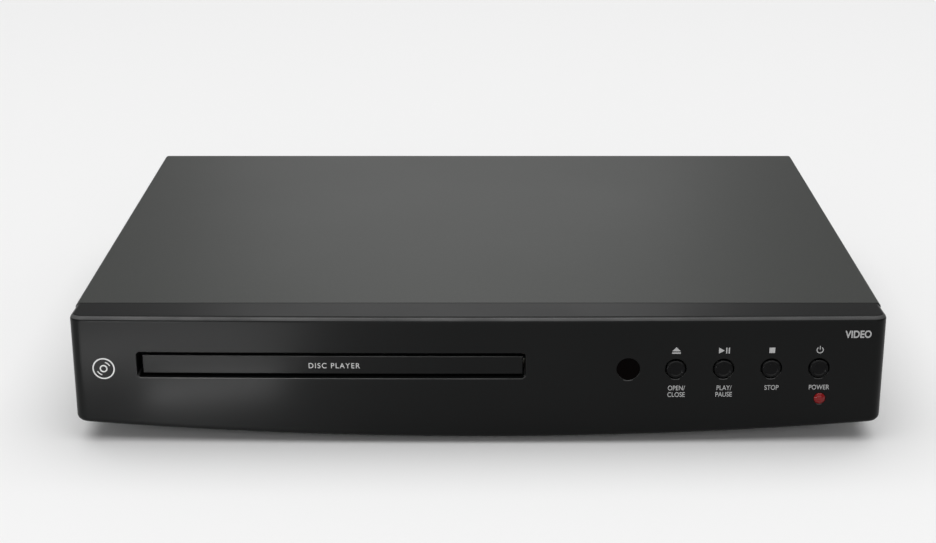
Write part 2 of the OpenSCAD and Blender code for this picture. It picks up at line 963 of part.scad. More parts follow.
module turntable() {
    color([0.16, 0.16, 0.17])
        at_traverse()
            union() {
                post(0, disc_y, 1, 17, 27.7);
                post(0, disc_y, 6, 25.2, 27.7);
                post(0, disc_y, 13, 27.6, 30.4);
                translate([0, disc_y, 30.3])
                    cylinder(r1 = 7.4, r2 = 6.4, h = 2.1);
            }
}

module guide_rods() {
    color([0.8, 0.81, 0.82])
        at_traverse()
            for (x = [-rod_x, rod_x])
                bar_y(x, hinge_z, rod_r, 70, 138.5);
}

module pickup_base() {
    color([0.3, 0.31, 0.33])
        at_traverse()
            difference() {
                union() {
                    block(-pickup_half, pickup_half, pickup_y0, pickup_y1, 18.5, 26);
                    block(-9, 9, pickup_y0, pickup_y0 + 16, 25.9, 26.6);
                    block(20, 27.5, pickup_y0 + 4, pickup_y1 - 2, sled_z + 0.1, 26);
                    block(25.5, sled_line - 1.25 * sled_module + eps, sled_y - 39, sled_y + 3,
                        sled_z + 0.1, 26);
                    translate([sled_line - 1.25 * sled_module, sled_y, sled_z + 0.1])
                        linear_extrude(1.2)
                            rack_2d(sled_module, -39, 3, 0.07);
                }
                for (x = [-rod_x, rod_x])
                    bar_y(x, hinge_z, rod_r + 0.06, pickup_y0 - 1, pickup_y1 + 1);
                post(0, lens_y, 3.6, 22, 28);
            }
}

module lens_holder() {
    color([0.75, 0.8, 0.9])
        at_traverse()
            union() {
                post(0, lens_y, 3.2, 24.5, 27.5);
                intersection() {
                    post(0, lens_y, 2.4, 27, 29);
                    translate([0, lens_y, 23])
                        sphere(r = 5);
                }
            }
}

module sled_motor() {
    x = sled_x + sled_gap * cos(sled_angle);
    y = sled_y + sled_gap * sin(sled_angle);
    color([0.7, 0.71, 0.72])
        at_traverse()
            union() {
                post(x, y, 7, 14, plate_z);
                post(x, y, 0.7, plate_z - eps, 26.4);
            }
}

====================

### Task instructions
Restate the data above word for word.

### Response to this task
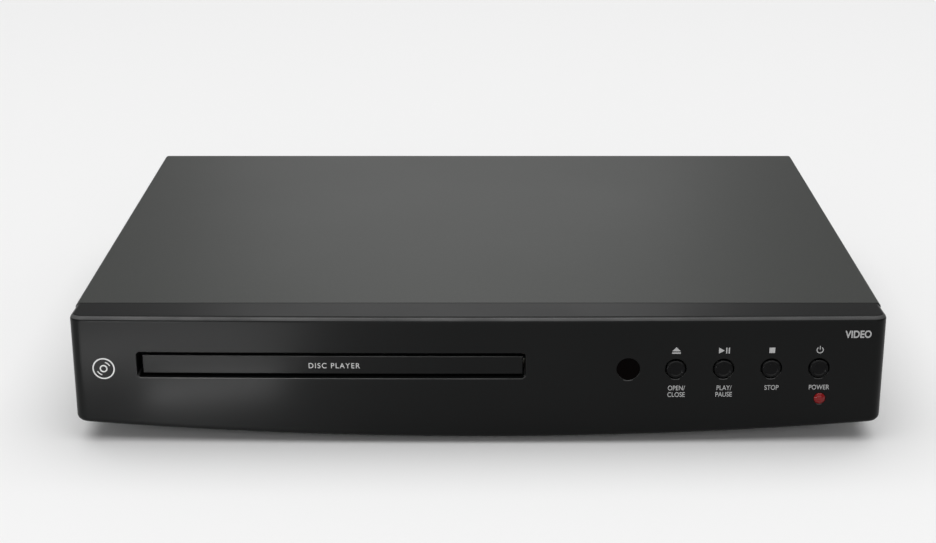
Write part 2 of the OpenSCAD and Blender code for this picture. It picks up at line 963 of part.scad. More parts follow.
module turntable() {
    color([0.16, 0.16, 0.17])
        at_traverse()
            union() {
                post(0, disc_y, 1, 17, 27.7);
                post(0, disc_y, 6, 25.2, 27.7);
                post(0, disc_y, 13, 27.6, 30.4);
                translate([0, disc_y, 30.3])
                    cylinder(r1 = 7.4, r2 = 6.4, h = 2.1);
            }
}

module guide_rods() {
    color([0.8, 0.81, 0.82])
        at_traverse()
            for (x = [-rod_x, rod_x])
                bar_y(x, hinge_z, rod_r, 70, 138.5);
}

module pickup_base() {
    color([0.3, 0.31, 0.33])
        at_traverse()
            difference() {
                union() {
                    block(-pickup_half, pickup_half, pickup_y0, pickup_y1, 18.5, 26);
                    block(-9, 9, pickup_y0, pickup_y0 + 16, 25.9, 26.6);
                    block(20, 27.5, pickup_y0 + 4, pickup_y1 - 2, sled_z + 0.1, 26);
                    block(25.5, sled_line - 1.25 * sled_module + eps, sled_y - 39, sled_y + 3,
                        sled_z + 0.1, 26);
                    translate([sled_line - 1.25 * sled_module, sled_y, sled_z + 0.1])
                        linear_extrude(1.2)
                            rack_2d(sled_module, -39, 3, 0.07);
                }
                for (x = [-rod_x, rod_x])
                    bar_y(x, hinge_z, rod_r + 0.06, pickup_y0 - 1, pickup_y1 + 1);
                post(0, lens_y, 3.6, 22, 28);
            }
}

module lens_holder() {
    color([0.75, 0.8, 0.9])
        at_traverse()
            union() {
                post(0, lens_y, 3.2, 24.5, 27.5);
                intersection() {
                    post(0, lens_y, 2.4, 27, 29);
                    translate([0, lens_y, 23])
                        sphere(r = 5);
                }
            }
}

module sled_motor() {
    x = sled_x + sled_gap * cos(sled_angle);
    y = sled_y + sled_gap * sin(sled_angle);
    color([0.7, 0.71, 0.72])
        at_traverse()
            union() {
                post(x, y, 7, 14, plate_z);
                post(x, y, 0.7, plate_z - eps, 26.4);
            }
}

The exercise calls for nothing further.